== Aim ==
Scan the records below. List lines holding "axis".

== Data extract ==

-.-.-

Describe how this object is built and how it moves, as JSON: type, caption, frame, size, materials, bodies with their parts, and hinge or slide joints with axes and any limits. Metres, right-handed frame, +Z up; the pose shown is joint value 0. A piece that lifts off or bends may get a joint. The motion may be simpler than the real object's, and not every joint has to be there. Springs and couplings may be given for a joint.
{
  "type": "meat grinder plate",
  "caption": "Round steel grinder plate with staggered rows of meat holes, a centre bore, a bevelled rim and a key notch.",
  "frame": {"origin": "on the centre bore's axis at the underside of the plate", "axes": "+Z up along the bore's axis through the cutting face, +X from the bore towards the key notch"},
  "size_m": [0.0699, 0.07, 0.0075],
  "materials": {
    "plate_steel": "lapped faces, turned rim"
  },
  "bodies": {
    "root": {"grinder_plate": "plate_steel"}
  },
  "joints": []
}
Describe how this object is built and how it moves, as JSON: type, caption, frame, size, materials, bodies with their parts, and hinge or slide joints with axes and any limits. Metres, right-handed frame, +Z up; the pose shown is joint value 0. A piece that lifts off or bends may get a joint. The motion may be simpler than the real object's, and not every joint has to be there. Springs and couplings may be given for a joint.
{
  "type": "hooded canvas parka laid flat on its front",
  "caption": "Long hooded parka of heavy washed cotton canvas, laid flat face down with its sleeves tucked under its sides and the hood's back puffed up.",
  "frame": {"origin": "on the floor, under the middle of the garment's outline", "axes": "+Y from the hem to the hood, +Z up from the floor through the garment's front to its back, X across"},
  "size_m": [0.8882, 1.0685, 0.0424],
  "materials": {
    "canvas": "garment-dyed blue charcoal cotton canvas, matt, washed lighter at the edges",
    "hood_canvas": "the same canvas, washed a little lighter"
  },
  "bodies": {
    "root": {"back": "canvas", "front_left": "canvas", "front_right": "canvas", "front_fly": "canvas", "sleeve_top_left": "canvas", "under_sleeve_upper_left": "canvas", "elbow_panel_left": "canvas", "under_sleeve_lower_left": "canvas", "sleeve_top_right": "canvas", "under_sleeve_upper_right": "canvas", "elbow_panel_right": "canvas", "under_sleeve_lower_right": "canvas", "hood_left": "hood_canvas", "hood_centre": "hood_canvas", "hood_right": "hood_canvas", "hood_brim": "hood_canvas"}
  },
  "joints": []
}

-.-.-

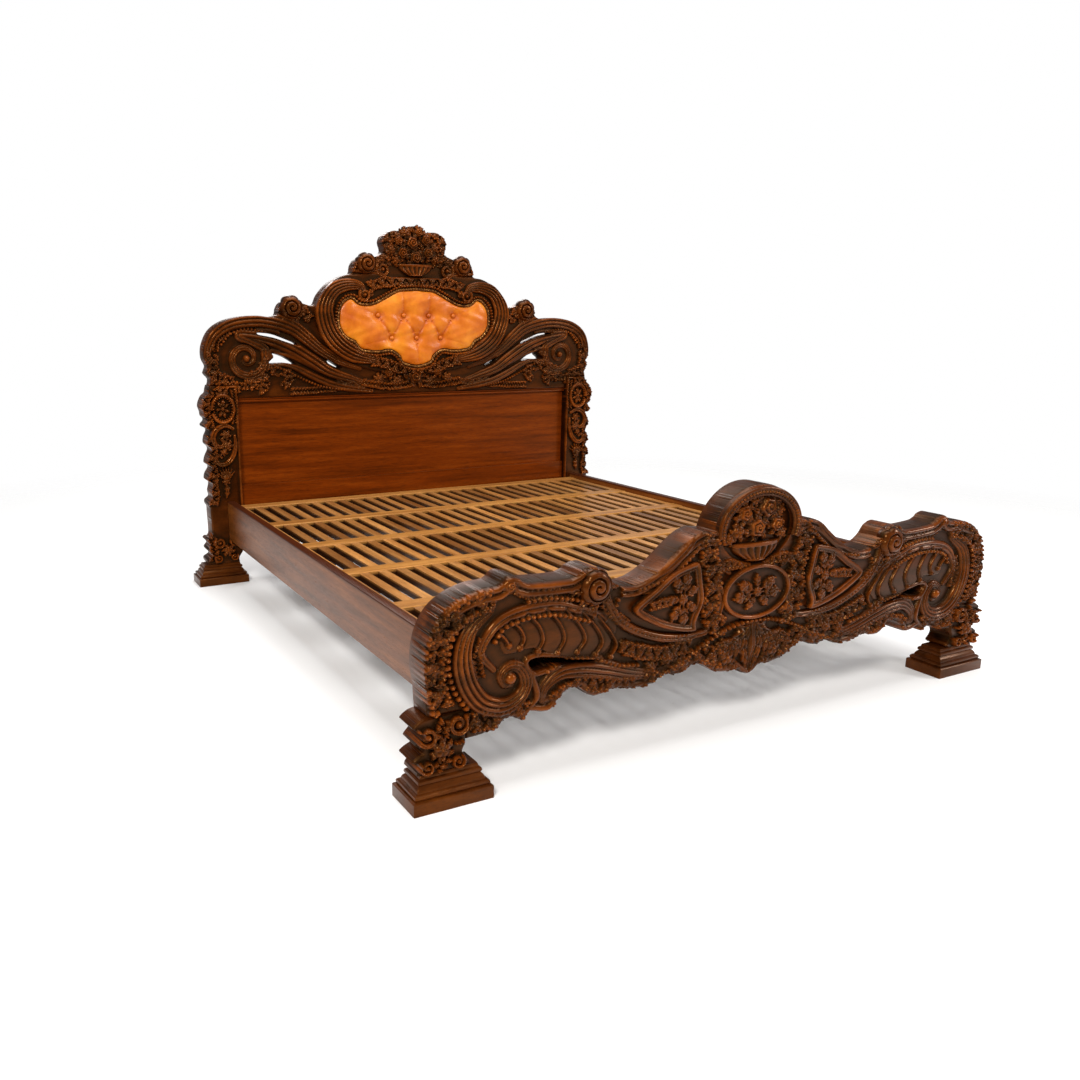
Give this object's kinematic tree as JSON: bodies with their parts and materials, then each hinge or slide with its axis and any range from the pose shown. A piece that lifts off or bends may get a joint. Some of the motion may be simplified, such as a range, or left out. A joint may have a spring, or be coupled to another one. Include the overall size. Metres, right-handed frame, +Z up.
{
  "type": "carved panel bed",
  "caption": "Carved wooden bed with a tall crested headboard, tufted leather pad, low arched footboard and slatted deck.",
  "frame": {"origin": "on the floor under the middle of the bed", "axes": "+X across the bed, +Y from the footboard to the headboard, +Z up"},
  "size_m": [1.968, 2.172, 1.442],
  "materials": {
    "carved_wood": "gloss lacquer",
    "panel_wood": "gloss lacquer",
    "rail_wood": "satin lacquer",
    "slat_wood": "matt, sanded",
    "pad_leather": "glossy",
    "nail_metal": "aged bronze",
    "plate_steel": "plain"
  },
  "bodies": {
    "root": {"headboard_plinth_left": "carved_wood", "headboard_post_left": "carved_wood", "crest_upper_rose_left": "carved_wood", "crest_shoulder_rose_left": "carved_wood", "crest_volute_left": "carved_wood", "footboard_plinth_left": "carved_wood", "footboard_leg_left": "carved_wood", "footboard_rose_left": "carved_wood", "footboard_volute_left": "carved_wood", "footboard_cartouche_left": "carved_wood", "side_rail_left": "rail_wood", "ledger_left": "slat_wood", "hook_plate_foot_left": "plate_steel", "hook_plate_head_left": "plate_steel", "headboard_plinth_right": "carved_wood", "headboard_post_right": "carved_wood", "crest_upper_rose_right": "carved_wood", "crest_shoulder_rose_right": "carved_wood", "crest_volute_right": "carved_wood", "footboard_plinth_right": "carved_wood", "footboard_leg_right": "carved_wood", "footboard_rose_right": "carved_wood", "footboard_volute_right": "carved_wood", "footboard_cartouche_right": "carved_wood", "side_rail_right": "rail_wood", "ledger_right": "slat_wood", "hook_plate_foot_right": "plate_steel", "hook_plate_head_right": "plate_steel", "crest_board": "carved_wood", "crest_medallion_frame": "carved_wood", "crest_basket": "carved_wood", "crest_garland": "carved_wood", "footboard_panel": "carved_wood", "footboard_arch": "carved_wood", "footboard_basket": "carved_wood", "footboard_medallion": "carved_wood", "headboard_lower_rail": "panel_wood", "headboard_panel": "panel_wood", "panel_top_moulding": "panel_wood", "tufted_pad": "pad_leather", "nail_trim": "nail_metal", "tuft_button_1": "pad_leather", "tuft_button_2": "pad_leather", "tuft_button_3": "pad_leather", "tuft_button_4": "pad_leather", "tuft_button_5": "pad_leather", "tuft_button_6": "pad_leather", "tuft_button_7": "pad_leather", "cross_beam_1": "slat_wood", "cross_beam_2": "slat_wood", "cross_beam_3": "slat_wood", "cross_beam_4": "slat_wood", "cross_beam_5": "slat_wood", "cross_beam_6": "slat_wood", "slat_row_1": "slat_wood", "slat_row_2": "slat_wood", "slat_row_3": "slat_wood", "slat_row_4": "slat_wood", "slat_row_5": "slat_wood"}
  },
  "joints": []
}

-.-.-

== Answer to the exercise ==
  "frame": {"origin": "on the centre bore's axis at the underside of the plate", "axes": "+Z up along the bore's axis through the cutting face, +X from the bore towards the key notch"},
Give this object's kinematic tree as JSON: bodies with their parts and materials, then each hinge or slide with its axis and any range from the pose shown. A piece that lifts off or bends may get a joint. Some of the motion may be simplified, such as a range, or left out. A joint may have a spring, or be coupled to another one. Include the overall size. Metres, right-handed frame, +Z up.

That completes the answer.